Work to complete:
Extract the complete listing and repeat it word for word.

Data:
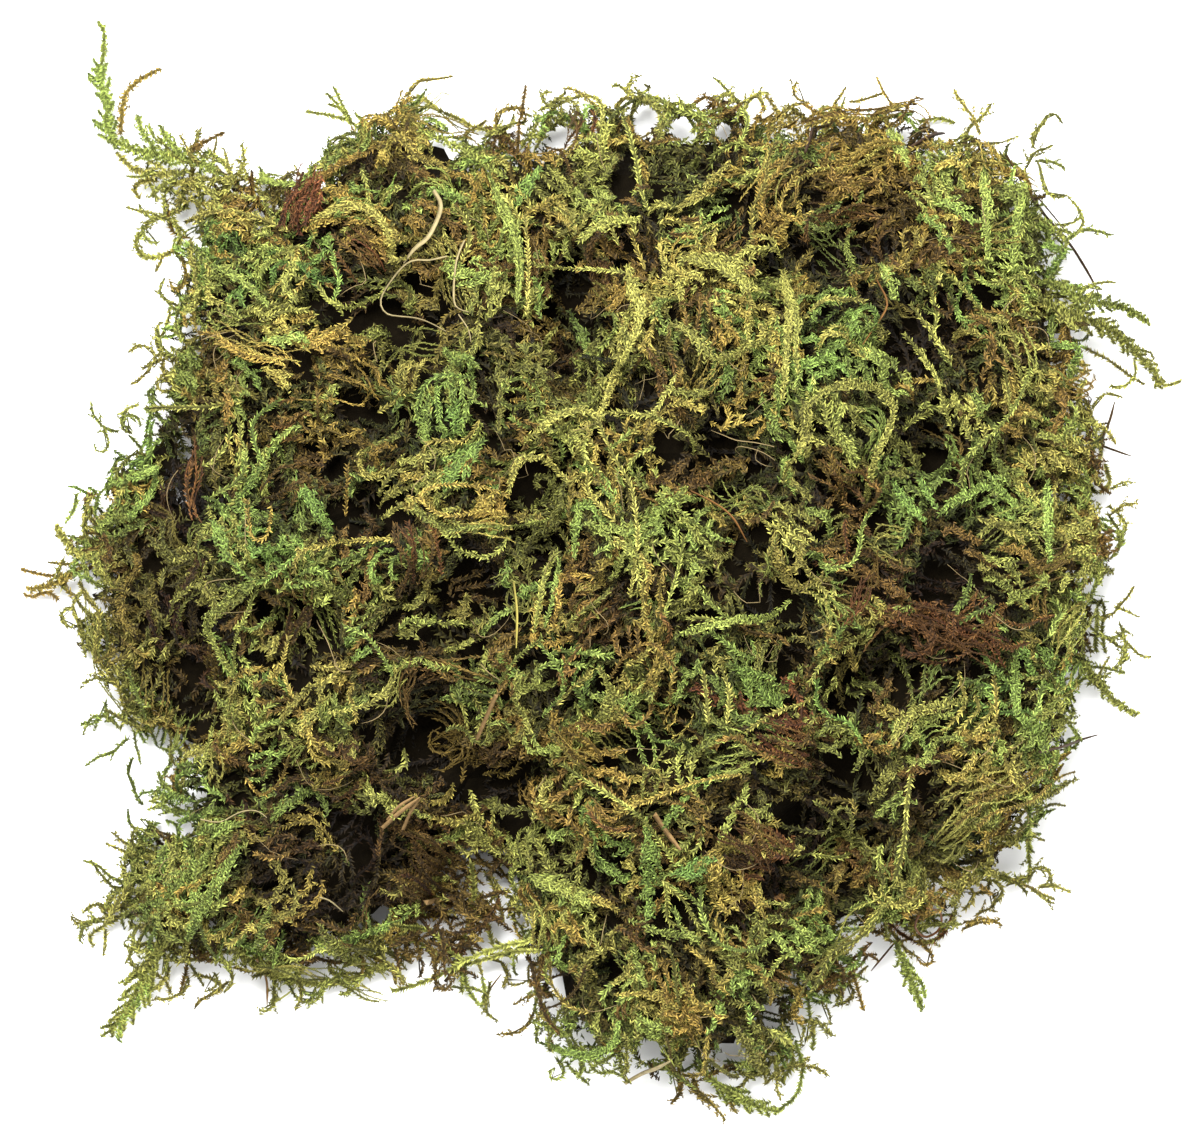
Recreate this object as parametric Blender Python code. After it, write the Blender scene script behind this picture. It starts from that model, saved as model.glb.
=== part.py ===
# A loose clump of dried feather moss, lying flat: tufts packed side by side, fronds and
# wisps that stick out of them onto the surface, and the twigs, needles and grass caught in it.
# Sizes and places below are in millimetres; the finished objects are in metres, +Z up.

import math

import bmesh
import bpy
from mathutils import Matrix, Vector, noise
from mathutils.bvhtree import BVHTree

MM = 0.001

CLUMP_HEIGHT = 64.0  # middle of the clump, to the tips of the moss
RIM_HEIGHT = 18.0  # where the clump turns down to the surface at its edge
RISE_DISTANCE = 62.0  # from the edge inwards to full height
RISE_POWER = 0.6
FOLD_DEPTH = 12.0  # how far a tuft rolls down into the fold beside it
TUFT_GAP = 0.8  # between the sides of neighbouring tufts
TUFT_SIDES = 20
LUMP_HEIGHT = 2.4
LUMP_SIZE = 17.0
LYING_GAP = 0.5  # between a caught twig or stem and the tuft below it
SETTLING_PASSES = 60
SETTLING_SAG = 0.05  # how far a caught stem bends between the points it rests on

# The clump's edge seen from above, without the wisps, counter-clockwise.
OUTLINE = [
    (102, 0), (101, 26), (97, 50), (90, 70), (80, 85), (60, 92), (42, 91), (20, 93), (-3, 94),
    (-20, 85), (-38, 94), (-62, 80), (-84, 70), (-86, 46), (-98, 24), (-105, 4), (-104, -18),
    (-92, -36), (-88, -56), (-96, -76), (-80, -79), (-58, -82), (-40, -76), (-27, -58),
    (-17, -76), (-11, -97), (14, -102), (34, -103), (42, -87), (56, -79), (72, -68), (86, -56),
    (96, -38), (99, -20),
]

# Each tuft: its middle seen from above, and its height as a share of the clump's there.
TUFTS = {
    "tuft_top_left": (-40, 76, 0.98),
    "tuft_top_middle": (-2, 72, 0.93),
    "tuft_top_right": (38, 77, 1.0),
    "tuft_top_right_corner": (73, 68, 1.02),
    "tuft_upper_left": (-66, 45, 0.95),
    "tuft_upper_middle_left": (-22, 42, 0.97),
    "tuft_upper_middle": (17, 43, 1.0),
    "tuft_upper_middle_right": (46, 37, 1.0),
    "tuft_upper_right": (80, 35, 0.97),
    "tuft_left": (-71, 2, 0.98),
    "tuft_left_flap": (-97, -6, 0.62),
    "tuft_middle_left": (-31, 8, 0.95),
    "tuft_middle": (2, -12, 1.04),
    "tuft_middle_right": (34, -2, 0.98),
    "tuft_right": (76, -4, 0.98),
    "tuft_lower_left_inner": (-50, -26, 0.93),
    "tuft_lower_left": (-68, -62, 0.86),
    "tuft_lower_middle": (22, -46, 0.98),
    "tuft_bottom": (14, -80, 0.94),
    "tuft_lower_right": (72, -42, 0.97),
}

# Each frond or wisp: route as (x, y, z), then its width and thickness in the middle.
FRONDS = {
    "frond_top_left": (
        [(-77, 79.5, 14), (-82, 82, 12), (-88, 84, 10), (-94, 85, 8), (-98.5, 88, 6),
         (-101, 94, 4), (-102, 100, 3), (-101, 106, 3), (-103, 111, 2.5)],
        5.0, 3.6,
    ),
    "wisp_left_upper": ([(-106, 6, 9), (-109, 7, 6), (-111, 10, 3), (-110, 14, 2.5)], 3.4, 2.8),
    "wisp_left_curly": ([(-106.8, -1, 8), (-111, -3, 5), (-115, -3.5, 2.5), (-118, -1.5, 2.2)], 3.0, 2.6),
    "frond_right": (
        [(98.6, 53, 18), (102, 51, 14), (106, 47, 9), (111, 43, 5), (115, 39, 3), (118, 36, 2.2)],
        4.6, 3.0,
    ),
    "wisp_right_upper": ([(101.8, 44, 9), (104, 42, 5), (107, 39, 3), (111, 37, 1.8)], 2.4, 2.0),
    "wisp_right_lower": ([(101.4, -23, 9), (104, -26, 5), (107, -28, 3), (111, -30, 2)], 3.2, 2.4),
    "frond_bottom_left": ([(-88, -80.5, 9), (-91, -85, 6), (-95, -90, 3.5), (-100, -95, 2)], 5.6, 3.2),
    "frond_bottom": ([(22, -105, 6.5), (26, -106.5, 4.6), (31, -108.8, 3.2), (36, -111, 2.2)], 5.0, 3.0),
    "frond_bottom_right": ([(62, -77.5, 9), (63, -82, 6), (65, -86, 4), (67, -91, 2.4)], 5.4, 3.2),
    "wisp_bottom": ([(44, -88, 8), (44, -92, 5), (43, -96, 3), (43, -100, 1.8)], 2.4, 2.0),
    "frond_top_spray": ([(-53.5, 88.5, 16), (-55, 92, 14), (-53, 95, 12), (-54, 99, 10)], 4.6, 2.8),
    "wisp_top": ([(-15.5, 88.6, 14), (-15, 92, 12), (-14, 96, 10), (-14, 99, 9)], 2.2, 2.0),
    "frond_notch": (
        [(-27, -61.5, 13), (-29, -66, 9), (-30, -71, 6), (-28, -76, 4), (-29, -82, 2.6)],
        5.0, 3.0,
    ),
}

# Each thing caught in the moss: route seen from above, width, thickness, sides. They lie on it.
CAUGHT = {
    "needle_dark": ([(81, 82), (85, 75), (91, 68), (95, 62), (98, 56.5)], 1.0, 1.0, 6),
    "grass_blade_tan": ([(-33, 74), (-32, 68), (-37, 62), (-41, 57)], 1.8, 0.6, 6),
    "grass_stem_pale": ([(-36, 60), (-43, 54), (-42, 50), (-33, 49), (-27, 47)], 0.9, 0.8, 6),
    "needle_brown": ([(-22, -24), (-23, -29), (-25, -35)], 1.0, 0.9, 6),
    "bark_sliver": ([(-41, -68), (-37, -67.5), (-33.5, -67)], 1.6, 1.0, 5),
    "twig_middle": ([(10, -49), (13, -52), (17, -56)], 1.5, 1.4, 6),
    "straw_bottom": ([(6, -105), (9.5, -102.5), (13, -100)], 1.7, 1.4, 6),
    "twig_right": ([(86, -37), (91, -38), (97, -36)], 1.3, 1.2, 6),
    "twig_top_right": ([(62, 84), (67, 87), (70, 88)], 1.4, 1.3, 6),
    "stalk_top": ([(41, 83), (42, 87), (43, 90)], 1.2, 1.1, 6),
    "bark_flake": ([(-43.5, -52), (-40, -49.5), (-36, -46.5)], 2.4, 1.1, 5),
    "grass_stem_lower_left": ([(-84, -50), (-76, -49), (-68, -52), (-61, -56)], 0.9, 0.8, 6),
}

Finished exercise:
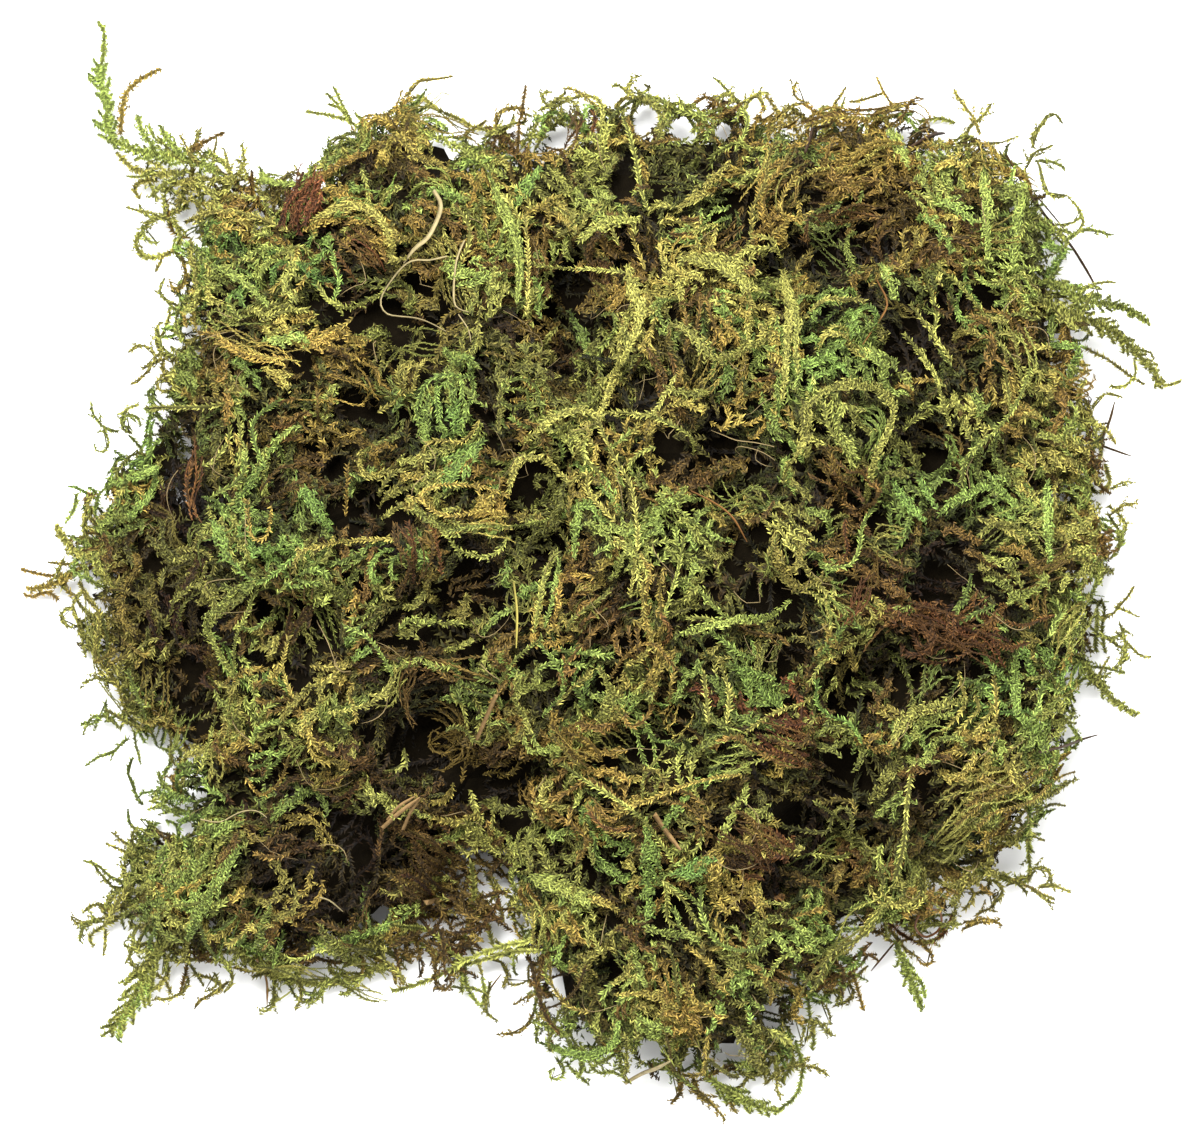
Recreate this object as parametric Blender Python code. After it, write the Blender scene script behind this picture. It starts from that model, saved as model.glb.
=== part.py ===
# A loose clump of dried feather moss, lying flat: tufts packed side by side, fronds and
# wisps that stick out of them onto the surface, and the twigs, needles and grass caught in it.
# Sizes and places below are in millimetres; the finished objects are in metres, +Z up.

import math

import bmesh
import bpy
from mathutils import Matrix, Vector, noise
from mathutils.bvhtree import BVHTree

MM = 0.001

CLUMP_HEIGHT = 64.0  # middle of the clump, to the tips of the moss
RIM_HEIGHT = 18.0  # where the clump turns down to the surface at its edge
RISE_DISTANCE = 62.0  # from the edge inwards to full height
RISE_POWER = 0.6
FOLD_DEPTH = 12.0  # how far a tuft rolls down into the fold beside it
TUFT_GAP = 0.8  # between the sides of neighbouring tufts
TUFT_SIDES = 20
LUMP_HEIGHT = 2.4
LUMP_SIZE = 17.0
LYING_GAP = 0.5  # between a caught twig or stem and the tuft below it
SETTLING_PASSES = 60
SETTLING_SAG = 0.05  # how far a caught stem bends between the points it rests on

# The clump's edge seen from above, without the wisps, counter-clockwise.
OUTLINE = [
    (102, 0), (101, 26), (97, 50), (90, 70), (80, 85), (60, 92), (42, 91), (20, 93), (-3, 94),
    (-20, 85), (-38, 94), (-62, 80), (-84, 70), (-86, 46), (-98, 24), (-105, 4), (-104, -18),
    (-92, -36), (-88, -56), (-96, -76), (-80, -79), (-58, -82), (-40, -76), (-27, -58),
    (-17, -76), (-11, -97), (14, -102), (34, -103), (42, -87), (56, -79), (72, -68), (86, -56),
    (96, -38), (99, -20),
]

# Each tuft: its middle seen from above, and its height as a share of the clump's there.
TUFTS = {
    "tuft_top_left": (-40, 76, 0.98),
    "tuft_top_middle": (-2, 72, 0.93),
    "tuft_top_right": (38, 77, 1.0),
    "tuft_top_right_corner": (73, 68, 1.02),
    "tuft_upper_left": (-66, 45, 0.95),
    "tuft_upper_middle_left": (-22, 42, 0.97),
    "tuft_upper_middle": (17, 43, 1.0),
    "tuft_upper_middle_right": (46, 37, 1.0),
    "tuft_upper_right": (80, 35, 0.97),
    "tuft_left": (-71, 2, 0.98),
    "tuft_left_flap": (-97, -6, 0.62),
    "tuft_middle_left": (-31, 8, 0.95),
    "tuft_middle": (2, -12, 1.04),
    "tuft_middle_right": (34, -2, 0.98),
    "tuft_right": (76, -4, 0.98),
    "tuft_lower_left_inner": (-50, -26, 0.93),
    "tuft_lower_left": (-68, -62, 0.86),
    "tuft_lower_middle": (22, -46, 0.98),
    "tuft_bottom": (14, -80, 0.94),
    "tuft_lower_right": (72, -42, 0.97),
}

# Each frond or wisp: route as (x, y, z), then its width and thickness in the middle.
FRONDS = {
    "frond_top_left": (
        [(-77, 79.5, 14), (-82, 82, 12), (-88, 84, 10), (-94, 85, 8), (-98.5, 88, 6),
         (-101, 94, 4), (-102, 100, 3), (-101, 106, 3), (-103, 111, 2.5)],
        5.0, 3.6,
    ),
    "wisp_left_upper": ([(-106, 6, 9), (-109, 7, 6), (-111, 10, 3), (-110, 14, 2.5)], 3.4, 2.8),
    "wisp_left_curly": ([(-106.8, -1, 8), (-111, -3, 5), (-115, -3.5, 2.5), (-118, -1.5, 2.2)], 3.0, 2.6),
    "frond_right": (
        [(98.6, 53, 18), (102, 51, 14), (106, 47, 9), (111, 43, 5), (115, 39, 3), (118, 36, 2.2)],
        4.6, 3.0,
    ),
    "wisp_right_upper": ([(101.8, 44, 9), (104, 42, 5), (107, 39, 3), (111, 37, 1.8)], 2.4, 2.0),
    "wisp_right_lower": ([(101.4, -23, 9), (104, -26, 5), (107, -28, 3), (111, -30, 2)], 3.2, 2.4),
    "frond_bottom_left": ([(-88, -80.5, 9), (-91, -85, 6), (-95, -90, 3.5), (-100, -95, 2)], 5.6, 3.2),
    "frond_bottom": ([(22, -105, 6.5), (26, -106.5, 4.6), (31, -108.8, 3.2), (36, -111, 2.2)], 5.0, 3.0),
    "frond_bottom_right": ([(62, -77.5, 9), (63, -82, 6), (65, -86, 4), (67, -91, 2.4)], 5.4, 3.2),
    "wisp_bottom": ([(44, -88, 8), (44, -92, 5), (43, -96, 3), (43, -100, 1.8)], 2.4, 2.0),
    "frond_top_spray": ([(-53.5, 88.5, 16), (-55, 92, 14), (-53, 95, 12), (-54, 99, 10)], 4.6, 2.8),
    "wisp_top": ([(-15.5, 88.6, 14), (-15, 92, 12), (-14, 96, 10), (-14, 99, 9)], 2.2, 2.0),
    "frond_notch": (
        [(-27, -61.5, 13), (-29, -66, 9), (-30, -71, 6), (-28, -76, 4), (-29, -82, 2.6)],
        5.0, 3.0,
    ),
}

# Each thing caught in the moss: route seen from above, width, thickness, sides. They lie on it.
CAUGHT = {
    "needle_dark": ([(81, 82), (85, 75), (91, 68), (95, 62), (98, 56.5)], 1.0, 1.0, 6),
    "grass_blade_tan": ([(-33, 74), (-32, 68), (-37, 62), (-41, 57)], 1.8, 0.6, 6),
    "grass_stem_pale": ([(-36, 60), (-43, 54), (-42, 50), (-33, 49), (-27, 47)], 0.9, 0.8, 6),
    "needle_brown": ([(-22, -24), (-23, -29), (-25, -35)], 1.0, 0.9, 6),
    "bark_sliver": ([(-41, -68), (-37, -67.5), (-33.5, -67)], 1.6, 1.0, 5),
    "twig_middle": ([(10, -49), (13, -52), (17, -56)], 1.5, 1.4, 6),
    "straw_bottom": ([(6, -105), (9.5, -102.5), (13, -100)], 1.7, 1.4, 6),
    "twig_right": ([(86, -37), (91, -38), (97, -36)], 1.3, 1.2, 6),
    "twig_top_right": ([(62, 84), (67, 87), (70, 88)], 1.4, 1.3, 6),
    "stalk_top": ([(41, 83), (42, 87), (43, 90)], 1.2, 1.1, 6),
    "bark_flake": ([(-43.5, -52), (-40, -49.5), (-36, -46.5)], 2.4, 1.1, 5),
    "grass_stem_lower_left": ([(-84, -50), (-76, -49), (-68, -52), (-61, -56)], 0.9, 0.8, 6),
}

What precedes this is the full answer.